I have no doubt, for a minute, that some of those objecting to the JC's publication of the advert do so because they feel to have any support for Gaza or the plight of Palestinians in Gaza is somehow to support Hamas, the group that is undoubtedly (also) responsible for their suffering. If you have been reading my last few blogs, you will know that I am not interested in the blame game and frankly even if you had the most convincing arguments regarding Hamas' complicity in the plight of Gazans, that does not make any appeals on their [Gazans] behalf any less important. Just because you believe Hamas, and not Israel, is to blame for the situation Palestinians in Gaza find themselves in, you cannot object to organisations trying to alleviate that suffering. 'Hamas is to blame therefore we don't have to care'?
Nor do I buy this idea that any money going into Gaza somehow ends up in the hands of Hamas. I don't really want to have this argument, but it is incredibly lazy just to state 'Gaza = Hamas' and somehow any money donated to relieve the undoubted suffering of Palestinians in Gaza must be going to Hamas. There is plenty of evidence to suggest that you have to be careful with donations and charities have to be careful when working in areas with such immense corruption, but to simply dogmatically assert that money going to Gaza goes to Hamas will not do.
There is a small facebook group calling for a boycott of the JC until they apologise, which I suppose is unsurprising. Upon receiving the apology, the group's admin posted a status complaining that it was not good enough. It commits an awful example of genuine 'whataboutery' (as opposed to those Owen Jones and Mehdi Hasan often like to complain about) asking why the JC chose to print a Gaza appeal and not one for an Israeli charity as if somehow the JC was faced with a direct choice. As if somehow advertising a Gaza appeal means you do not support the work of Israeli charities.
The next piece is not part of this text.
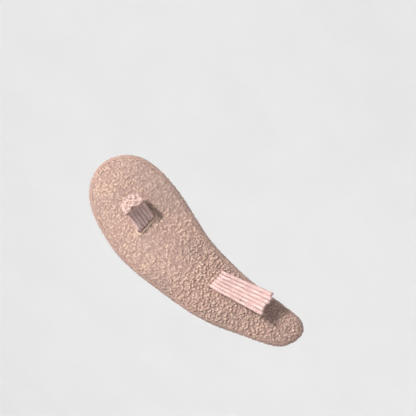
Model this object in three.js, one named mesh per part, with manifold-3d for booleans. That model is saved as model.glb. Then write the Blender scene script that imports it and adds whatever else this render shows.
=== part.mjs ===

It then asks if an Islamic paper would post a Magen David Adom appeal. I am inclined to agree that such a paper would not. Does this make an iota of difference? Of course not! Just because an Islamic paper may not publish a Magen David Adom advert does not mean a Jewish paper cannot publish a Gaza appeal advert. What a nonsense. It then tells me that the JC has chosen money over the sensitivity of the Jewish Community. I do not wish to be part of this Jewish Community then. Anyway, the group has fewer likes than my average per-post readership so I suppose I should leave them alone.
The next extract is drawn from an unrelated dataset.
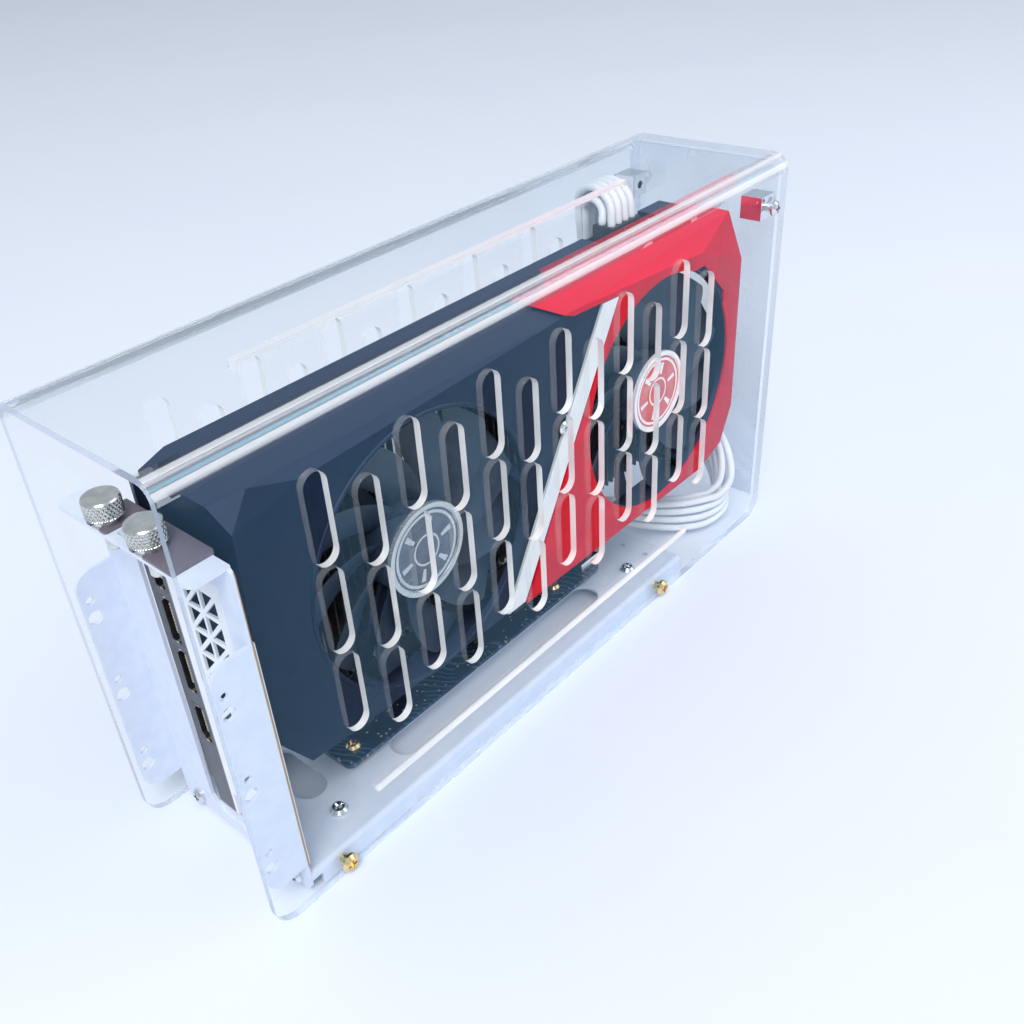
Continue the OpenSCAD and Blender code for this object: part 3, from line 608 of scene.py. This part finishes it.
NAVY = FacetPaint(
    "navy_satin_shroud", (0.002, 0.01, 0.031), (0.003, 0.014, 0.04), 0.38, 0.08, grain=3000, depth=0.0003,
    mirror=0.12, dark=(0.0015, 0.006, 0.017), light=(0.03, 0.043, 0.084))
RED = FacetPaint(
    "red_satin_panel", (0.62, 0.003, 0.016), (0.52, 0.002, 0.012), 0.4, 0.08, grain=2200, depth=0.001,
    mirror=0.1, dark=(0.3, 0.001, 0.008), light=(0.84, 0.004, 0.032))
STRIP = Finish(
    "hairline_silver_strip", (0.78, 0.81, 0.8), (0.74, 0.77, 0.77), 0.34, 0.08, 0.3, grain=1600, depth=0.002)
FAN = Finish(
    "fan_satin_plastic", (0.02, 0.036, 0.062), (0.03, 0.048, 0.078), 0.42, 0.1, grain=2400, depth=0.004,
    mirror=0.3)
HUB_FRONT = HubDisc(
    "front_hub_disc", (0.1, 0.13, 0.17), (0.14, 0.17, 0.21), 0.26, 0.1, 0.6, grain=2400, depth=0.006,
    centre=FAN_CENTRES[0], ring=(0.5, 0.54, 0.56))
HUB_REAR = HubDisc(
    "rear_hub_disc", (0.7, 0.13, 0.13), (0.62, 0.1, 0.11), 0.3, 0.1, 0.2, grain=2400, depth=0.006,
    centre=FAN_CENTRES[1], ring=(0.88, 0.86, 0.86))
BLACK_PLATE = Finish(
    "black_anodised_plate", (0.022, 0.026, 0.034), (0.035, 0.04, 0.05), 0.38, 0.12, 0.4, grain=2600,
    depth=0.003)
JACKET = Finish(
    "white_wire_jacket", (0.88, 0.9, 0.94), (0.82, 0.85, 0.91), 0.38, 0.1, grain=1600, depth=0.015)
FLOOR_PAINT = Finish(
    "pale_floor_paint", (0.8, 0.84, 0.93), (0.78, 0.83, 0.93), 0.5, 0.1, grain=60.0, depth=0.0)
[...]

Inspite of all of that, there is reason to object to supporting the DEC (and by extension the JC's decision to run an advert by them). Obviously the JC do not support the organisation and were merely advertising a worthy message. Rather than object to the cause it supports, it is possible to object to the charities that collectively form the DEC. This idea that somehow charities are all saintly organisations is as much a nonsense as the idea that supporting the plight of Palestinians is anti-Semitic or pro-Hamas. Of the charities that form the DEC, three have been reported on by Stand For Peace an organisation that I have previously worked for, as having links to extremism. Those are Christian Aid, Oxfam and Islamic Relief. These are worrying reports and reports that do mean supporting the DEC should be approached with some caution - though it is worth noting there are 10 other charities that make up the organisation. We all have a right to know that our money going to Gaza to help children that need help right now will not end up in the hands of Hamas and be used to build terror tunnels or rockets. It is a great tragedy for the Israeli civilians that live at risk of these attacks but it is an even greater tragedy for the Palestinians who could so benefit from the money flooding into Gaza if it were all used correctly and to alleviate their suffering rather than to inflict it upon Israelis.
It is a tricky one for me. I do not think the DEC intends for its donations to be abused but it is a sorry fact that they will be. And it won't just mean the Palestinians continue to suffer, it will mean the money flows directly to terrorism. So we should be vigilant and careful and lobby hard to ensure the charities mentioned, and others, know exactly where their money goes but object to a Jewish Paper running an advert for Gaza? Do me a favour.